We won’t go as far as saying that things have gone too far but we do want to point out some interesting issues and circumstances that are causing us to look at home as well as abroad. The first issue is purely from technical analysis in terms of relative strength. Relative strength essentially pits two or more investments together over different time periods to see how they do against one another. Ideally, you want to select investments that go up more in good markets and down less in bad markets. That seems very common sense but we see it misused and misunderstood by many investors.

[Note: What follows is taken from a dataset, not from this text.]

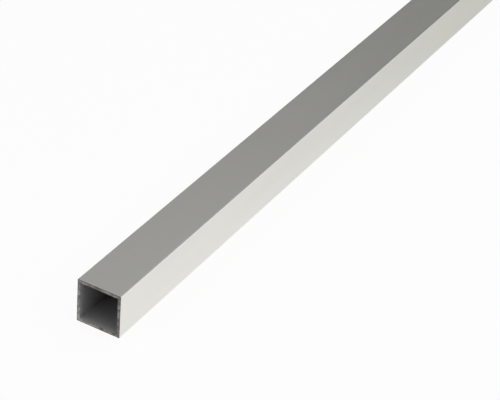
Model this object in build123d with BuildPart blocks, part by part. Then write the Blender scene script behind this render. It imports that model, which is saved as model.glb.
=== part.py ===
from build123d import *
import os

# Square aluminium tube: one hollow section, extruded in one piece and sawn off square at both ends.
# It lies along X on its bottom wall, and the origin is at the middle of its underside.
# All sizes are in millimetres.

# Driving dimensions
length = 1000.0  # sawn end to sawn end
side = 20.0  # outside width and height of the section
wall = 1.5  # thickness of each of the four walls
outer_corner_radius = 0.3  # the crisp extruded corners, outside
inner_corner_radius = 0.2  # the same corners, inside
saw_edge_break = 0.1  # burr taken off the edges of the sawn ends

# Derived size
hollow_side = side - 2 * wall

os.makedirs("parts", exist_ok=True)

# The section is drawn on the cut plane of the -X end, centred on the tube's axis.
cut_plane = Plane(origin=(-length / 2, 0, side / 2), x_dir=(0, 1, 0), z_dir=(1, 0, 0))

with BuildPart() as square_tube:
    with BuildSketch(cut_plane) as section:
        RectangleRounded(side, side, outer_corner_radius)
        RectangleRounded(hollow_side, hollow_side, inner_corner_radius, mode=Mode.SUBTRACT)
    extrude(amount=length)

    # Both sawn ends have the burr taken off, around the outside and around the hollow.
    sawn_faces = square_tube.faces().filter_by(Axis.X)
    chamfer(sawn_faces.edges(), length=saw_edge_break)

square_tube.part.label = "square_tube"
export_step(square_tube.part, "parts/square_tube.step")
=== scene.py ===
import logging
import math
from dataclasses import dataclass, replace
from enum import IntEnum

import bpy
import numpy as np
from mathutils import Matrix, Vector, noise


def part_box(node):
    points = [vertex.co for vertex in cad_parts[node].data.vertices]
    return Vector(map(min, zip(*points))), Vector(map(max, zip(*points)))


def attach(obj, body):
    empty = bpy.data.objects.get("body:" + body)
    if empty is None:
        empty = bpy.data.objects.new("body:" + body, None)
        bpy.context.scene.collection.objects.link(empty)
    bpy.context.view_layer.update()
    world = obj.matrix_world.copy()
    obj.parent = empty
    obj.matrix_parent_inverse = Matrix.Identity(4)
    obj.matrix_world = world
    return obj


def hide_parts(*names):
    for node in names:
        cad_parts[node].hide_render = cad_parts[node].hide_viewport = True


# One length of extruded square aluminium tube, satin anodised, with both ends sawn off and left bare.
# The tube lies along X on a pale studio floor. All sizes are in metres, in the frame of the solids.

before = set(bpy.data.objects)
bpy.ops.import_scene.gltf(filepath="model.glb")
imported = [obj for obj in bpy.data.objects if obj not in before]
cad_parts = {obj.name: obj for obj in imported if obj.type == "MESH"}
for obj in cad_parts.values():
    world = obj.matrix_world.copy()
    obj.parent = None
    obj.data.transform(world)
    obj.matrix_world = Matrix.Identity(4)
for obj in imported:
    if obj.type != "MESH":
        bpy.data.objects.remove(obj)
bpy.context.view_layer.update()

NODE = "square_tube"
MM = 0.001  # one millimetre in metres
FLATS = 4  # of the square section, outside and in the hollow
STRIPS = 2 * FLATS  # of a wall in the baked picture, one for each half of each flat
CORNER_SHIFTS = ((0, 0), (0, -1), (-1, -1), (-1, 0))  # from a face's first point to each of its four
WAVE_REPEATS = 20  # of a wave texture, in every tau of its coordinate

log = logging.getLogger("square_tube")


def linear(hex_colour: str) -> tuple[float, float, float, float]:
    """Turns an sRGB hex colour to the linear one that a socket takes.

    Args:
        hex_colour: Six hex digits after a hash, such as "#E2E1DC".

    Returns:
        Linear red, green and blue, and an alpha of 1.
    """
    shares = [int(hex_colour[i:i + 2], 16) / 255 for i in (1, 3, 5)]
    red, green, blue = (s / 12.92 if s <= 0.04045 else ((s + 0.055) / 1.055) ** 2.4 for s in shares)
    return red, green, blue, 1.0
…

We use multiple software programs to track the entire U.S. Equity market versus the world, the emerging market regions, everything but the U.S., etc. Interestingly enough the most improved category over the last 90 days according to our research has been the United States. Keep in mind that is no guarantee that this will continue or that the U.S. even had the best absolute return since March 18 – a critical day in our view point for watching financial flows and market internals. In other words, relative strength points to the U.S. as a place for some of your dollars.
That again may not be surprising to you and you may be thinking that you already have most of your money allocated to the United States. True enough and we are in the same boat. Keep in mind that our "friends" across the pond also have capital to allocate and they are seeing the same charts that we are. We could see a resurgence of foreign investment into the U.S. equity markets. This type of investment is far different than Sovereign Wealth Funds investing in our markets.

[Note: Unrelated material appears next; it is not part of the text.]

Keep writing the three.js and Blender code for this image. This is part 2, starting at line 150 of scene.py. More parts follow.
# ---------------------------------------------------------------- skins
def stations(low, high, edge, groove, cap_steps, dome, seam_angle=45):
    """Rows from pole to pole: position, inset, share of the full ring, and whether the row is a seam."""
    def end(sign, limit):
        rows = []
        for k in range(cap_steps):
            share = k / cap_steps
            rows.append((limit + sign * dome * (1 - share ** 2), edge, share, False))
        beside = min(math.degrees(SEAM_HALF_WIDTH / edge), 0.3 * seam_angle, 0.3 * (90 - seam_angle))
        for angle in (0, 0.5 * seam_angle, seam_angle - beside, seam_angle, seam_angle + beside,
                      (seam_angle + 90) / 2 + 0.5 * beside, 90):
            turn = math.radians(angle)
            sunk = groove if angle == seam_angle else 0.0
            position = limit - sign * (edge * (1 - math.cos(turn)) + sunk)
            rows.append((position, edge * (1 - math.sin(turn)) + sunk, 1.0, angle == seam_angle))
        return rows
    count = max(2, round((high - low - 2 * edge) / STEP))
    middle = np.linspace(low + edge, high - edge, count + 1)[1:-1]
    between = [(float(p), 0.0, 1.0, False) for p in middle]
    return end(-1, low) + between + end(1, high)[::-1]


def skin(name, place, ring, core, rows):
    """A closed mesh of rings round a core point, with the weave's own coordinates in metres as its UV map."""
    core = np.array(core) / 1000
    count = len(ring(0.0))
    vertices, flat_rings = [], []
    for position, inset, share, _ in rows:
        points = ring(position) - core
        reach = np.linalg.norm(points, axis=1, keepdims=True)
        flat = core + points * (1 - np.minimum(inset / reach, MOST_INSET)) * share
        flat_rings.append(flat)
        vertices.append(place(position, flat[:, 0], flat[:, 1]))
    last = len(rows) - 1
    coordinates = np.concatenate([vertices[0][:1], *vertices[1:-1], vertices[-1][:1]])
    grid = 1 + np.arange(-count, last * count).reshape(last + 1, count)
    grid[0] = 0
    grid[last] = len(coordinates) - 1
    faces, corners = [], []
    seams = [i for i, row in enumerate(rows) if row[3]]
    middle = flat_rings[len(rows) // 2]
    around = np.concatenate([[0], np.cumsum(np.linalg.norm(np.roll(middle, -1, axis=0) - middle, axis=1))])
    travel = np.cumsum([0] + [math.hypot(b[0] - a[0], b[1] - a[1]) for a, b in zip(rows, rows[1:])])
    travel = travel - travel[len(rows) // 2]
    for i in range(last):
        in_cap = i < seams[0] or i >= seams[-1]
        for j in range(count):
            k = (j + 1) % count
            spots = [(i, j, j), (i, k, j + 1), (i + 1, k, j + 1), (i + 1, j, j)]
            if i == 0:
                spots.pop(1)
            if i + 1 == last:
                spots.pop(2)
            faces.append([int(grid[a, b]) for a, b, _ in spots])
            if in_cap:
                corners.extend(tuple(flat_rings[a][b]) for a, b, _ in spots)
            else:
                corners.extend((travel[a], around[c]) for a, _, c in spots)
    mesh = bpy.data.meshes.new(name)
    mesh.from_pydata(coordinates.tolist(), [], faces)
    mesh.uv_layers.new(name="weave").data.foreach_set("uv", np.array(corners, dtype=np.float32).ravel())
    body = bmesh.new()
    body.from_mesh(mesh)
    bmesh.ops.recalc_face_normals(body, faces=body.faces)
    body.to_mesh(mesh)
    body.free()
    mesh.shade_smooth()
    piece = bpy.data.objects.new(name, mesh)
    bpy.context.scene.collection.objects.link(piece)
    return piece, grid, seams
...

Secondly, we pay great attention to U.S. institutional money flow and the numbers have been surprising as of late. There was close to $3.6 trillion in money market accounts and we expected to see a draw down the first three weeks of April as people and corporations prepared to pay for their tax bill – and indeed we did. Now the draw down – and it is very large – seems to be heading directly toward the equity market. Again, relative strength recently being in the U.S. would lead us to believe these out flows on money market funds are going directly to U.S. equities.
Then there are the fundamental issues. The big story appears to be that the U.S. dollar has finally begun to stabilize and even rise a little. The foreign countries in the Euro region have watched their currency appreciate at a level that has made their middle class appear rich when visiting the U.S. – look at Disney’s numbers from the Magic Kingdom this week for more on that story. As the dollar attempts to find a base it is natural for the money centers in Europe to buy our stocks at a cheaper price.

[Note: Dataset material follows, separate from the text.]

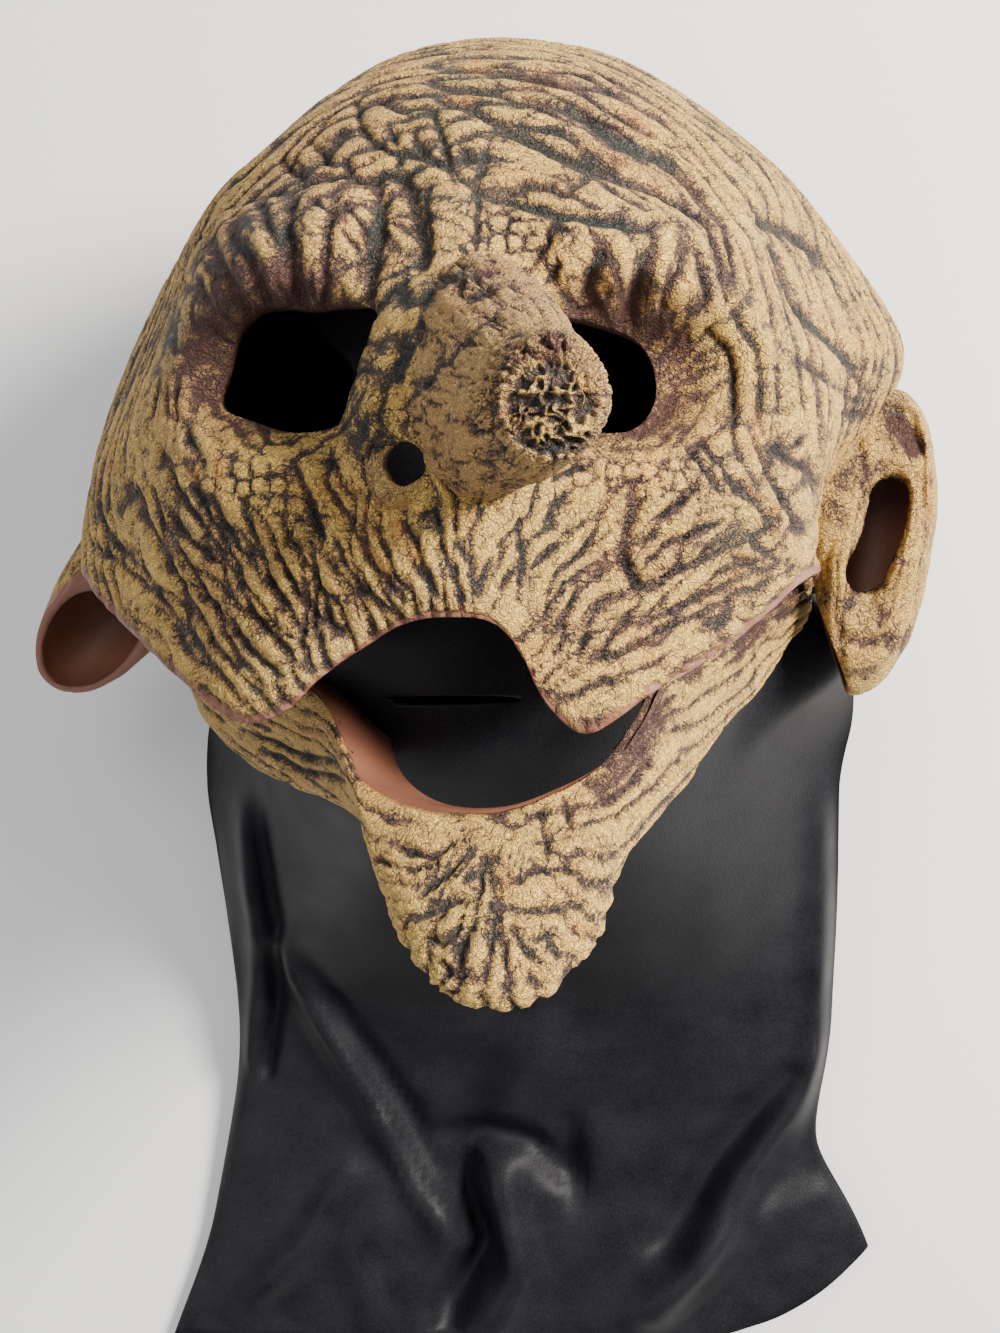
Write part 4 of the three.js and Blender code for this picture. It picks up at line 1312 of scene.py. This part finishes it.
def hood_points(ball):
    along = np.arccos(np.clip(ball[:, 2], -1, 1)) / (np.pi / 2)
    around = np.arctan2(ball[:, 1], ball[:, 0])
    share = np.clip((along - CLOTH_CLOSES) / (1 - CLOTH_CLOSES), 0, 1)
    closing = np.minimum(1, along / CLOTH_CLOSES)
    at, half, peak = curve([row[:3] for row in HOOD], share).T
    low, belly, high = curve([row[3:] for row in HOOD], share).T
    side, rise = np.cos(around), np.sin(around)
    underside = mix(1, 0.4, smoothstep(share, 0.45, 0.7))
    above = (high - belly) * np.abs(rise) ** peak
    below = -(belly - low) * np.abs(rise) ** underside
    slant = np.where(side < 0, HEM["leftDip"] * side, HEM["rightRise"] * side**4)
    level = belly + np.where(rise > 0, above, below) * closing + CLOTH_LIFT
    to_ear = np.exp(-(((at - EAR_CLOTH["at"]) / EAR_CLOTH["reach"]) ** 2)) * (side > 0) * side**2
    to_ear *= EAR_CLOTH["out"] * (1 - smoothstep(level, *EAR_CLOTH["below"]))
    points = columns(
        HOOD_MIDDLE + half * side * closing + HEM["drift"] * smoothstep(share, 0.78, 0.92) + to_ear,
        at + (1 - closing) * 4 + slant * smoothstep(share, 0.8, 1),
        level,
    )
    return points, rise


# Folds of the neck cloth, pressed into or raised from its front.
def drape(points, rise):
    x, y, z = points.T
    front = smoothstep(rise, 0.1, 0.35) * smoothstep(-y, 88, 125)
    height = np.zeros(len(points))
    for line, half, lift in CLOTH_FOLDS:
        away, ends = line_distance(x, y, line)
        height += CLOTH_DEPTH * lift * np.exp(-((away / half) ** 2)) * ends
    height += sum(lift * (noise(columns(x, y) / size, salt) - 0.5) for size, lift, salt in CLOTH_LUMPS)
    lifted = z + height * front
    return columns(x, y, np.maximum(lifted, np.minimum(z, CLOTH_LOWEST)))


# The cloth bag's outer side, open or closed at its hem.
def draped_bag(name, hem_closed):
    bm = bmesh.new()
    bmesh.ops.create_uvsphere(bm, u_segments=HOOD_GRID[0], v_segments=2 * HOOD_GRID[1], radius=1)
    lower = [v for v in bm.verts if v.co.z < -1e-4]
    bmesh.ops.delete(bm, geom=lower, context="VERTS")
    if hem_closed:
        bmesh.ops.holes_fill(bm, edges=[edge for edge in bm.edges if edge.is_boundary])
    bag = new_piece(name, bm)
    set_points(bag, drape(*hood_points(points_of(bag))))
    face_outwards(bag)
    return bag


# The bag as one solid, which takes off what of the jaw would reach through the cloth.
def bag_solid():
    bag = draped_bag("bag_solid", True)
    raise_points(bag, points_of(bag), JAW_TO_CLOTH)
    return bag


def black_hood():
    hood = draped_bag("hood", False)
    thicken(hood, WALL["cloth"])
    eyes = [outline_prism(f"cloth_eye_{k}", eye, *CLOTH_EYES_CUT) for k, eye in enumerate(CLOTH_EYES)]
    centre, half = MOUTH_SLIT["centre"], MOUTH_SLIT["half"]
    slit = oval_prism("mouth_slit", centre, half, *MOUTH_SLIT["cut"], MOUTH_SLIT["uneven"])
    combine(hood, "DIFFERENCE", *eyes, slit)
    panels = [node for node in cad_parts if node.startswith("hood_")]
    hood = finished(hood, "cloth_hood", panels, black_cloth())
    return hood


class Nodes:
    """A short way to write a material's nodes."""

    def __init__(self, name):
        self.material = bpy.data.materials.new(name)
        self.material.use_nodes = True
        self.tree = self.material.node_tree
        self.tree.nodes.clear()
        self.output = self.add("ShaderNodeOutputMaterial")

    def add(self, kind, inputs=None, **settings):
        node = self.tree.nodes.new(kind)
        for key, value in settings.items():
            setattr(node, key, value)
        for key, value in (inputs or {}).items():
            self.set(node.inputs[key], value)
        return node

    def set(self, socket, value):
        if isinstance(value, bpy.types.NodeSocket):
            self.tree.links.new(value, socket)
        else:
            socket.default_value = value

    def math(self, operation, a, b=0.0):
        return self.add("ShaderNodeMath", {0: a, 1: b}, operation=operation).outputs[0]

    def blend(self, factor, a, b):
        node = self.add("ShaderNodeMix", data_type="RGBA")
        self.set(node.inputs[0], factor)
        self.set(node.inputs[6], a)
        self.set(node.inputs[7], b)
        return node.outputs[2]

    def ramp(self, factor, stops):
        node = self.add("ShaderNodeValToRGB", {0: factor})
        elements = node.color_ramp.elements
        while len(elements) < len(stops):
            elements.new(0.5)
        for element, (place, colour) in zip(elements, stops):
            element.position = place
            element.color = (*colour, 1)
        return node.outputs[0]

    def remap(self, value, low, high, to_low=0.0, to_high=1.0):
        inputs = {0: value, 1: low, 2: high, 3: to_low, 4: to_high}
        return self.add("ShaderNodeMapRange", inputs).outputs[0]

    def scaled(self, vector, scale):
        return self.add("ShaderNodeVectorMath", {0: vector, 1: scale}, operation="MULTIPLY").outputs[0]

    def noise(self, vector, scale, detail=2.0, rough=0.5):
        inputs = {"Vector": vector, "Scale": scale, "Detail": detail, "Roughness": rough}
        return self.add("ShaderNodeTexNoise", inputs).outputs[0]

    # Thin winding lines: 0 in them and 1 between.
    def worms(self, vector, scale, width):
        away = self.math("SUBTRACT", self.noise(vector, scale, 1.0), 0.5)
        return self.remap(self.math("ABSOLUTE", away), 0.0, width)

    def attribute(self, name):
        return self.add("ShaderNodeAttribute", attribute_name=name)

    def bump(self, height, distance, strength=1.0):
        inputs = {"Height": height, "Distance": distance, "Strength": strength}
        return self.add("ShaderNodeBump", inputs).outputs[0]

    def surface(self, colour, rough, specular=0.5, normal=None):
        inputs = {"Base Color": colour, "Roughness": rough, "Specular IOR Level": specular}
        if normal is not None:
            inputs["Normal"] = normal
        shader = self.add("ShaderNodeBsdfPrincipled", inputs)
        self.set(self.output.inputs[0], shader.outputs[0])
        return self.material


# Latex painted dark in its folds, where the dark is also painted shade, and dry-brushed cream on top, bare
# where the coat ends.
def latex(name):
    n = Nodes(name)
    paint = n.attribute("paint")
    tone, dark, teal = n.add("ShaderNodeSeparateColor", {0: paint.outputs["Color"]}).outputs
    bare = paint.outputs["Alpha"]
    tints = n.attribute("tints").outputs["Vector"]
    orange, ochre, fine = n.add("ShaderNodeSeparateXYZ", {0: tints}).outputs
    place = n.add("ShaderNodeTexCoord").outputs["Object"]
    sponge = n.noise(place, SPONGE, 2.0, 0.55)
    cracks = n.worms(place, *CRACKS)
    worms = n.math("MINIMUM", *[n.worms(place, *kind) for kind in WORMS])
    clouds = n.noise(place, CLOUDS, 2.0, 0.5)
    rough_part = n.math("MULTIPLY", fine, n.math("SUBTRACT", sponge, 0.5))
    brushed = n.remap(n.noise(place, STREAKS, 3.0), 0.38, 0.52, -0.34, -0.16)
    for part, share in ((tone, 0.8), (rough_part, 0.45), (worms, 0.15), (cracks, 0.14), (clouds, 0.25)):
        brushed = n.math("ADD", brushed, n.math("MULTIPLY", part, share))
    flush = n.remap(n.noise(place, FLUSHES, 3.0), 0.54, 0.68, 0.0, 0.4)
    colour = n.ramp(brushed, BRUSHED)
    for tint, amount, share in (
        (OCHRE, ochre, (0.50, 0.64, 0.0, 0.8)),
        (TEAL, teal, (0.42, 0.72, 0.75, 0.08)),
        (ORANGE, n.math("MAXIMUM", orange, flush), (0.46, 0.66, 0.15, 0.6)),
        (OXBLOOD, dark, (0.45, 0.85, 0.9, 0.35)),
    ):
        colour = n.blend(n.math("MULTIPLY", amount, n.remap(brushed, *share)), colour, (*tint, 1))
    blotch = n.ramp(clouds, [(0.3, RAW_DARK), (0.7, RAW_LIGHT)])
    colour = n.blend(bare, colour, blotch)
    relief = n.math("ADD", n.math("MULTIPLY", sponge, 0.8), n.math("MULTIPLY", worms, 0.5))
    relief = n.math("ADD", relief, n.math("MULTIPLY", cracks, 0.5))
    relief = n.math("MULTIPLY", relief, n.remap(bare, 0.0, 1.0, 1.0, 0.06))
    rough = n.remap(bare, 0.0, 1.0, 0.7, 0.4)
    return n.surface(colour, rough, 0.35, n.bump(relief, GRAIN_HEIGHT))


def painted_latex():
    return latex("painted_latex")


def jaw_latex():
    return latex("jaw_latex")


def black_cloth():
    n = Nodes("black_cloth")
    place = n.add("ShaderNodeTexCoord").outputs["Object"]
    knit = n.noise(n.scaled(place, (1, 0.45, 0.6)), KNIT, 2.0, 0.6)
    worn = n.noise(place, FLUSHES, 3.0)
    shade = n.math("ADD", n.math("MULTIPLY", knit, 0.6), n.math("MULTIPLY", worn, 0.4))
    colour = n.ramp(shade, [(0.35, CLOTH_DARK), (0.65, CLOTH_WORN)])
    rough = n.remap(worn, 0.3, 0.7, 0.34, 0.46)
    return n.surface(colour, rough, 0.1, n.bump(knit, KNIT_HEIGHT, 0.6))


def floor():
    bm = bmesh.new()
    bmesh.ops.create_grid(bm, x_segments=2, y_segments=2, size=FLOOR["half"])
    plane = new_piece("floor", bm)
    plane.data.materials.append(Nodes("pale_floor").surface(FLOOR["colour"], FLOOR["rough"]))


def place_camera():
    data = bpy.data.cameras.new("camera")
    data.sensor_width = SENSOR
    data.lens = SENSOR * FOCAL_PIXELS / PHOTO_SIZE[1]
    camera = bpy.data.objects.new("camera", data)
    right, back = (Vector(axis) for axis in view_axes())
    place = (Vector(VIEW["target"]) + back * VIEW["distance"]) * MM
    turned = Matrix((right, Vector((0, 1, 0)), back)).transposed().to_4x4()
    camera.matrix_world = Matrix.Translation(place) @ turned
    bpy.context.scene.collection.objects.link(camera)
    bpy.context.scene.camera = camera


def area_light(name, place, target, size, power, colour):
    data = bpy.data.lights.new(name, "AREA")
    data.shape = "DISK"
    data.size = size
    data.energy = power
    data.color = colour
    light = bpy.data.objects.new(name, data)
    light.location = place
    light.rotation_mode = "QUATERNION"
    light.rotation_quaternion = (Vector(target) - Vector(place)).to_track_quat("-Z", "Y")
    bpy.context.scene.collection.objects.link(light)


def studio():
    for name, settings in LIGHTS.items():
        area_light(name, *settings)
    world = bpy.data.worlds.new("studio")
    world.use_nodes = True
    background = world.node_tree.nodes["Background"]
    background.inputs[0].default_value = SKY["colour"]
    background.inputs[1].default_value = SKY["strength"]
    bpy.context.scene.world = world


place_camera()
head_casting()
lower_jaw()
black_hood()
floor()
studio()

A key thing to watch will be the interest rates in Europe. Germany is a large exporter and the weakness of the dollar relative to the U.S. dollar has put serious strain on their economy. Ideally, for them, the U.S. dollar would appreciate on its own but if it does not we think the ECB – the equivalent of our Federal Reserve – could possibly buckle and cut rates. That action would oppose their stated economic mandate but many economists are suggesting this could occur. That would also help U.S. equities in theory.
The only downside to the above is that the companies within our S&P 500 have been having more of their earnings attributed to overseas than here at home. The dollar rising in value will impact those earnings. The hope is that they would be offset, by increased earnings here in the states.
There is never any guarantee where markets are headed in the short term and we are not attempting to imply otherwise. Our job is to find the best places to allocate capital based on what we know, what we see, what we believe to be true, and to where the evidence seems to be pointing. As faithful readers we thought it was only fair to share with you what we deem to be a potential "a-ha" moment.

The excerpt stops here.